The English alphabets are arranged in $3$ rows in a Keyboard. Now somebody presses one key in the first row in such a way that there are same number of keys on both sides of that key in that row. Now a second person presses a key in the second row in the same way and a third person also does the same in the third row. Show that it is impossible.

- atiab jobayer
**Posts:**23**Joined:**Thu Dec 19, 2013 7:40 pm

### Re: BdMO National 2013: Primary 4

The patern of keyboard is 10:9:7.the term is when a word selected then there must be same number word beside 2side of row. So though the 2nd and 3rd row agree with this term but 1st don't .

math champion

- samiul_samin
**Posts:**1007**Joined:**Sat Dec 09, 2017 1:32 pm

### Re: BdMO National 2013: Primary 4

26 is an even number.The situation stated in the question is only possible if 3 of them are odd numbers.But the total of 3 odd numbers is also odd.So,it is impossible.☺☺☺

### Re: BdMO National 2013: Primary 4

Let,

in first row, the number of keys is '2k+1' (cuz excluding 1 key, if there are k no. of keys in one side, then total no. of keys is 2k+1)

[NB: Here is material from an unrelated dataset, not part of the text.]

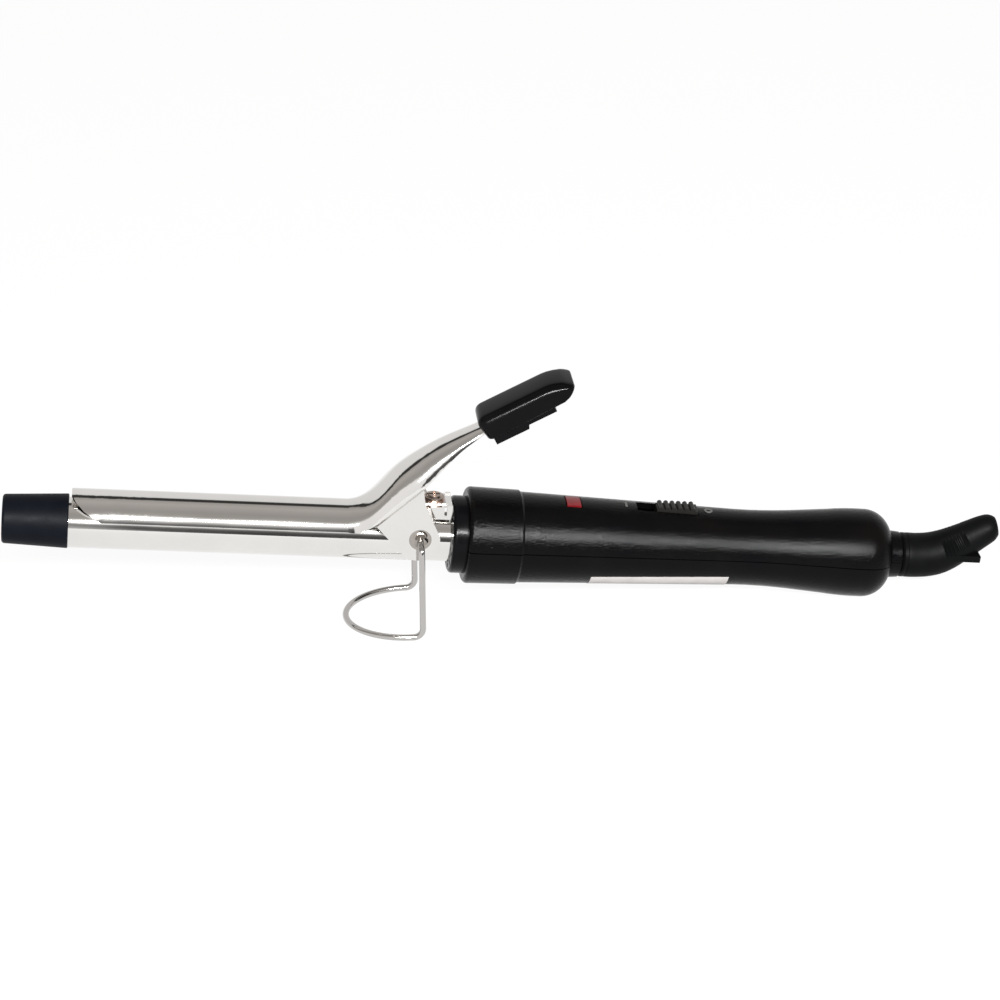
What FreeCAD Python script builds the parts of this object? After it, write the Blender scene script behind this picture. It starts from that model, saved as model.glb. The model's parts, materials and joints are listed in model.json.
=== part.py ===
"""Curling iron with a spring clamp, a wire rest, a slide switch and a swivel cord outlet.

Every piece is drawn in a frame of its own: the iron's frame has X along the iron from the tip to the
cord boot, Z up through the clamp and Y across it. The barrel lies a little below that line, the
handle droops a little behind the collar, and the thumb rest and the wire rest have tilted frames.
The last step sets the whole iron down on its wire rest and the belly of the handle.
"""
import FreeCAD, Part
import math
import os
import re

import Sketcher
from FreeCAD import Placement, Rotation, Vector

SIZES = {
    # tip and barrel
    "cap_front_radius": 7.7, "cap_rear_radius": 8.55, "cap_length": 20.4, "cap_edge": 1.0,
    "cap_wall": 1.6, "cap_spigot": 9.0, "cap_drop": 0.45,
    "barrel_radius": 8.0, "barrel_wall": 0.8, "barrel_end": 166.0, "barrel_drop": 0.85,
    # heater inside the barrel
    "heater_start": 42.0, "heater_end": 122.0, "spreader_radius": 7.0, "heater_gap": 1.7,
    "film_width": 10.6, "film_height": 3.3, "film_wall": 0.15,
    "chip_length": 17.5, "chip_width": 9.0, "chip_height": 2.2, "chip_pitch": 19.0,
    "plate_width": 9.6, "plate_thick": 0.35,
    # clamp sheet
    "sheet": 0.8, "clamp_front": 21.2, "clamp_half_width": 8.7, "clamp_top": 10.2,
    "clamp_edge": 3.7, "clamp_bend": 107.0, "clamp_slope": 70, "tongue_half": 2.0, "tongue_length": 9.7,
    "tongue_curve": 9.5,
    # hinge bracket, saddle and pivot
    "pivot_x": 129.6, "pivot_z": 3.0, "ear_inside": 9.85, "ear_sheet": 0.8, "ear_lobe": 6.9,
    "ear_low_x": 115.6, "ear_low_z": 7.0, "ear_high_x": 129.3, "ear_high_z": 20.4,
    "saddle_front": 126.0, "saddle_rear": 139.6, "saddle_half": 5.0, "saddle_top": 11.9,
    "saddle_skirt": 4.3, "arm_outside": 9.6, "arm_shoulder": 9.2, "arm_lobe": 5.0,
    "eyelet_radius": 2.2, "eyelet_bore": 1.05, "eyelet_head": 3.55, "eyelet_dome": 1.5,
    "screw_x": 134.0, "screw_radius": 1.25, "screw_head": 3.1, "screw_dome": 1.3,
    "washer_radius": 3.3, "washer_thick": 0.5, "spring_sheet": 0.4, "spring_width": 6.0,
    # thumb rest
    "thumb_x": 147.0, "thumb_z": 39.0, "thumb_rise": 31.5, "thumb_width": 14.4,
    "thumb_length": 31.4, "thumb_top": 5.0, "thumb_bottom": -3.5, "tongue_run": 23.0,
    "rivet_radius": 0.85, "front_rivet": 7.0, "rear_rivet": 18.0,
    # wire rest
    "wire_radius": 1.0, "stand_half": 16.2, "stand_bend": 3.0, "stand_reach": 23.5,
    "leg_drop": 31.82,
    # handle
    "ring_front": 139.9, "ring_radius": 12.35, "collar_front": 144.6, "collar_radius": 15.4,
    "collar_rear": 161.4, "grip_start_radius": 14.5, "waist_radius": 12.3, "belly_radius": 14.2,
    "belly_x": 274.8, "shoulder_radius": 8.6, "grip_end": 286.6, "shell_wall": 2.0,
    "upper_sweep": 168.4, "lower_sweep": 189.2, "handle_droop": 0.5, "ring_spigot": 12.1,
    "outlet_bore": 5.0,
    # switch and lamp
    "slot_front": 198.9, "slot_rear": 218.8, "slot_width": 5.6, "knob_rear": 218.5,
    "knob_length": 13.2, "knob_width": 5.1, "knob_base": 13.3, "knob_ridge": 1.1,
    "knob_ridges": 6, "ridge_pitch": 2.05, "lens_x": 178.3, "lens_length": 4.5,
    "lens_width": 6.6, "lens_gap": 0.4,
    # swivel and boot
    "neck_radius": 7.2, "neck_end": 288.8, "shaft_radius": 4.92, "flange_radius": 8.5,
    "flange_thick": 2.4, "cord_bore": 2.6, "cord_run": 13.0, "cord_rise": 30,
    "prong_width": 12.8, "prong_thick": 2.2, "prong_reach": 312.7, "prong_base": 1.5,
    # how the iron stands
    "nose_up": 5.75,
}

doc = FreeCAD.newDocument("curling_iron")
sheet = doc.addObject("Spreadsheet::Sheet", "sizes")
for row, (alias, size) in enumerate(SIZES.items(), start=1):
    sheet.set(f"A{row}", alias)
    sheet.set(f"B{row}", str(size))
    sheet.setAlias(f"B{row}", alias)
doc.recompute()

pieces = {}


def size_of(text):
    """The value in millimetres or degrees of an expression in the sheet's names."""
    return float(sheet.evalExpression(text))


def on_sheet(text):
    """The same expression as another object of the document has to write it."""
    return re.sub(r"[a-z_]+", lambda word: "sizes." + word[0] if word[0] in SIZES else word[0], text)


def broken(item):
    return {"Invalid", "Error"} & set(item.State)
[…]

in second row, the number of keys is '2n+1'

in third row, the number of keys is '2m+1',

/*k,m,n are natural numbers*/

then 2k+1+2m+1+2n+1=26

which implies, (k+m+n)=23/2

But this isn't possible cuz sum of any three natural numbers cannot be 23/2.

Hence, it's impossible..

in first row, the number of keys is '2k+1' (cuz excluding 1 key, if there are k no. of keys in one side, then total no. of keys is 2k+1)

in second row, the number of keys is '2n+1'

in third row, the number of keys is '2m+1',

/*k,m,n are natural numbers*/

then 2k+1+2m+1+2n+1=26

which implies, (k+m+n)=23/2

But this isn't possible cuz sum of any three natural numbers cannot be 23/2.

Hence, it's impossible..